Les importations palestiniennes de primeurs en provenance d’Israël représentaient 72,2 millions de dollars en 2010 alors que les exportations palestiniennes des mêmes produits s’élevaient à moins de 3 millions de dollars. Sur le marché local également, les fermiers palestiniens rencontrent des difficultés pour vendre leur production comme l’indiquent les statistiques officielles. Mohammad Awad, un agriculteur vendeur en gros, nous en donne une idée. Il est assis dans son magasin, au milieu de piles de prunes et de 10 tonnes de raisins provenant de la région de Beit Ummar, variété très recherchée à une certaine époque. Mais, aujourd’hui, le raisin invendu commence à fermenter. Selon Awad, l’unique marché se trouve au nord de la Cisjordanie, région où les prunes et les raisins ne sont pas cultivés. Mais, là-bas, les étals sont remplis de fruits israéliens, plus beaux et plus chers (le prix de vente au kilo est de 5 shekels ou 1,4 dollar). « Mes raisins finiront par être vendus à un établissement vinicole pour un demi shekel le kilo ou 0,17 dollar », précise-t-il en fumant une cigarette. « Je conseille aux agriculteurs de ne pas récolter leurs fruits, il n’y a pas de marché », ajoute-t-il.

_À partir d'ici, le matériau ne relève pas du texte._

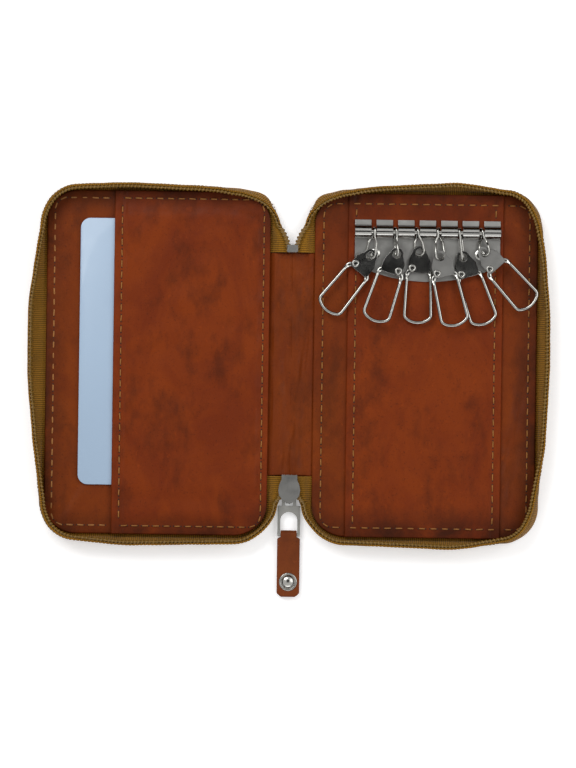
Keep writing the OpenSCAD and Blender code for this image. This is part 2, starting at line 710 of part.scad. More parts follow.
// The sheet bail: two eyes on the crown's pin, a flat bridge, an arched opening and a round crossbar.
module pull_bail()
    color(steel_c) {
        translate([0, pin_y, pin_z]) rotate([0, 90, 0])
            translate([0, 0, -crown_w]) cylinder(h = 2 * crown_w, r = pin_r, $fn = 32);
        for (s = [-1, 1])
            translate([s * (crown_w / 2 + slip * 3) - (s < 0 ? crown_w / 2 : 0), bail_neck_y, bail_z])
                cube([crown_w / 2, pin_y - bail_neck_y, bail_t]);
        difference() {
            translate([-pull_w / 2, bail_low_y, bail_z])
                cube([pull_w, bail_neck_y - bail_low_y + bail_arm_w, bail_t]);
            translate([-bail_hole_w / 2, bail_low_y - over, bail_z - over])
                cube([bail_hole_w, bail_arch_y - bail_low_y + over, bail_t + 2 * over]);
            translate([0, bail_arch_y, bail_z - over])
                cylinder(h = bail_t + 2 * over, r = bail_hole_w / 2, $fn = 48);
        }
        translate([-pull_w / 2, bail_low_y, pin_z]) rotate([0, 90, 0])
            cylinder(h = pull_w, r = bar_cross_r, $fn = 32);
    }

tab_gap = 0.1;
tab_shank_share = 0.333;
tab_cut_share = 0.2;
tab_tip_share = 0.3;
tab_rivet_share = 1.65;
tab_half = bar_cross_r + tab_gap + tab_t;
tab_end_y = bail_low_y - tab_l + tab_half;
tab_w = bail_hole_w - 4 * slip;
tab_rivet_y = tab_end_y + tab_rivet_r * tab_rivet_share;
tab_cut_y = tab_end_y + pull_w * tab_cut_share;

// The folded leather strip: a round turn over the bail's crossbar and two layers that meet below it.
module pull_tab()
    color(outer_c)
        difference() {
            union() {
                translate([-tab_w / 2, bail_low_y, pin_z]) rotate([0, 90, 0])
                    cylinder(h = tab_w, r = tab_half, $fn = 48);
                translate([-pull_w / 2, tab_cut_y, pin_z - tab_t])
                    cube([pull_w, bail_low_y - tab_cut_y - tab_half, 2 * tab_t]);
                translate([-tab_w / 2, bail_low_y - tab_half - over, pin_z - tab_t])
                    cube([tab_w, tab_half + over, 2 * tab_t]);
                translate([0, 0, pin_z - tab_t]) linear_extrude(height = 2 * tab_t)
                    polygon([[-pull_w / 2, tab_cut_y], [pull_w / 2, tab_cut_y],
                        [pull_w * tab_tip_share, tab_end_y], [-pull_w * tab_tip_share, tab_end_y]]);
            }
            translate([-pull_w, bail_low_y, pin_z]) rotate([0, 90, 0])
                cylinder(h = 2 * pull_w, r = bar_cross_r + tab_gap, $fn = 48);
            translate([0, tab_rivet_y, pin_z - tab_t - over])
                cylinder(h = 2 * tab_t + 2 * over, r = tab_rivet_r * tab_shank_share, $fn = 32);
        }

cap_h = 0.35;
dome_low_share = 0.76;
dome_top_share = 0.4;
cap_share = 0.8;
module pull_rivet()
    color(steel_c)
        translate([0, tab_rivet_y, pin_z]) {
            translate([0, 0, -tab_t]) cylinder(h = 2 * tab_t, r = tab_rivet_r * tab_shank_share, $fn = 32);
            translate([0, 0, tab_t]) cylinder(h = cap_h / 2, r = tab_rivet_r, $fn = 48);
            translate([0, 0, tab_t + cap_h / 2]) cylinder(h = dome_h, r1 = tab_rivet_r * dome_low_share,
                r2 = tab_rivet_r * dome_top_share, $fn = 48);
            translate([0, 0, -tab_t - cap_h]) cylinder(h = cap_h, r = tab_rivet_r * cap_share, $fn = 48);
        }

spine_leather();
spine_lining();
zip_tape_ends();
zip_coil_ends();
zip_stop();
cover_leather(-1);  // left_cover_leather
board(-1);  // left_board
cover_lining(-1);  // left_lining
card_pocket();
zip_tape(-1);  // left_zip_tape
zip_coil(-1);  // left_zip_coil
cover_leather(1);  // right_cover_leather
board(1);  // right_board
cover_lining(1);  // right_lining
key_panel();
zip_tape(1);  // right_zip_tape
zip_coil(1);  // right_zip_coil
key_bar();
key_bar_rod();
key_bar_rivets();
card();
zip_slider();
pull_bail();
pull_tab();
pull_rivet();
hook_link(1);  // hook_link_1
hook_link(2);  // hook_link_2
hook_link(3);  // hook_link_3
hook_link(4);  // hook_link_4
hook_link(5);  // hook_link_5
hook_link(6);  // hook_link_6
hook_plate(1);  // hook_plate_1
hook_plate(2);  // hook_plate_2
hook_plate(3);  // hook_plate_3
hook_plate(4);  // hook_plate_4
hook_plate(5);  // hook_plate_5
hook_plate(6);  // hook_plate_6
hook_rivet(1);  // hook_rivet_1
hook_rivet(2);  // hook_rivet_2
hook_rivet(3);  // hook_rivet_3
hook_rivet(4);  // hook_rivet_4
hook_rivet(5);  // hook_rivet_5
hook_rivet(6);  // hook_rivet_6
hook_loop(1);  // hook_loop_1
hook_loop(2);  // hook_loop_2
hook_loop(3);  // hook_loop_3
hook_loop(4);  // hook_loop_4
hook_loop(5);  // hook_loop_5
hook_loop(6);  // hook_loop_6
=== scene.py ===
"""Dresses the zip-around key case with leather, thread, zip, card and plated metal, in the case's frame."""

import json
import math

import bmesh
import bpy
import numpy as np
from bpy.props import FloatProperty, FloatVectorProperty, PointerProperty
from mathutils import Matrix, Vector


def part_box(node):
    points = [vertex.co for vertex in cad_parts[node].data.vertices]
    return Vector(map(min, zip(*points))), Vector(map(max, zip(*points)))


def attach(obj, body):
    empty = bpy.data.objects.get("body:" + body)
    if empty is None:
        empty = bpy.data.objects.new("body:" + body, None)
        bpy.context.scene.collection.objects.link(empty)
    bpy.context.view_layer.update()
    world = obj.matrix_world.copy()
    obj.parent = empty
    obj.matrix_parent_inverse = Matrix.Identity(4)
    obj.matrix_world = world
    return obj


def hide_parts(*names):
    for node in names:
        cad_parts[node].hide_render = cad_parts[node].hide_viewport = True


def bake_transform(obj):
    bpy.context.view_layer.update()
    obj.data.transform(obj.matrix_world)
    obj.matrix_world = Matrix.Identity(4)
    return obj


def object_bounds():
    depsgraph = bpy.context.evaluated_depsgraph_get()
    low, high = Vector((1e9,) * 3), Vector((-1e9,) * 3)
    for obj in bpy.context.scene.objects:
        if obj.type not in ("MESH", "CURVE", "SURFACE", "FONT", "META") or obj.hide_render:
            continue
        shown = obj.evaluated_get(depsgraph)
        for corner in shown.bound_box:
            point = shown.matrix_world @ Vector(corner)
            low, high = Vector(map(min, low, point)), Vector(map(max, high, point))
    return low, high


bl_info = {
    "name": "Key Case Dresser",
    "version": (1, 0, 0),
    "blender": (4, 5, 0),
    "location": "View3D > Sidebar > Key Case",
    "description": "Builds the leather, thread, zip and hardware of an open zip-around key case",
    "category": "Object",
}

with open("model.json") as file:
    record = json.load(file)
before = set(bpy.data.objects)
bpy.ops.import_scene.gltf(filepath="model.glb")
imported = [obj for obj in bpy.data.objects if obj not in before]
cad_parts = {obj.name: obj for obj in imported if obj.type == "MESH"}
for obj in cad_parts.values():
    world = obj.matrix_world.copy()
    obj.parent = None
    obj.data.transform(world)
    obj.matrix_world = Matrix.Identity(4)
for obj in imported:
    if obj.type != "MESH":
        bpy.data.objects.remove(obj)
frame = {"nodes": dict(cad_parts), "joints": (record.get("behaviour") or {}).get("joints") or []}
cad_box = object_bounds()

MM = 0.001


def node_box(node):
    """Lowest and highest corners of a CAD node, as arrays in metres."""
    low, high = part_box(node)
    return np.array(low), np.array(high)


# Places read from the frame
RIGHT_LOW, RIGHT_HIGH = node_box("right_cover_leather")
LINING_LOW, LINING_HIGH = node_box("right_lining")
POCKET_LOW, POCKET_HIGH = node_box("card_pocket")
PANEL_LOW, PANEL_HIGH = node_box("key_panel")
CARD_LOW, CARD_HIGH = node_box("card")
SPINE_HIGH = node_box("spine_leather")[1]
STRIP_LOW, STRIP_HIGH = node_box("spine_lining")
BAR_LOW, BAR_HIGH = node_box("key_bar")
SLIDER_HIGH = node_box("zip_slider")[1]
TAB_LOW, TAB_HIGH = node_box("pull_tab")
RIVET_LOW, RIVET_HIGH = node_box("pull_rivet")
FOLD_X = RIGHT_LOW[0]
EDGE_X = RIGHT_HIGH[0]
HALF_L = RIGHT_HIGH[1]
LINING_TOP = LINING_HIGH[2]
HOOKS = range(1, 7)
SIDES = {"left": -1, "right": 1}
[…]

Pourtant, Beit Ummar était surnommée, autrefois, la corbeille de fruits de la Palestine. Aujourd’hui, les agriculteurs laissent une partie de leur récolte pourrir sur place, dans les vergers brûlés par le soleil, pour ne pas vendre à perte.
Vu les problèmes rencontrés, il n’est pas donc étonnant que de nombreux agriculteurs jettent l’éponge. Nafez Khalaylah se souvient qu’il y a 20 ans des centaines de paysans se levaient tous les jours, à cinq heures du matin, pour travailler dans leurs vergers. "Maintenant, je travaille toute la journée et je ne vois pas un seul agriculteur ou une seule personne heureuse. » Ce propriétaire de 80 arbres est à peine capable de joindre les deux bouts. L’an dernier, le kilo de prunes valait 2 shekels (ou 0,50 dollar) contre environ 4 shekels dans les années 1980. "Peut-être que l’année prochaine, il nous sera impossible de les vendre », ajoute-t-il tristement.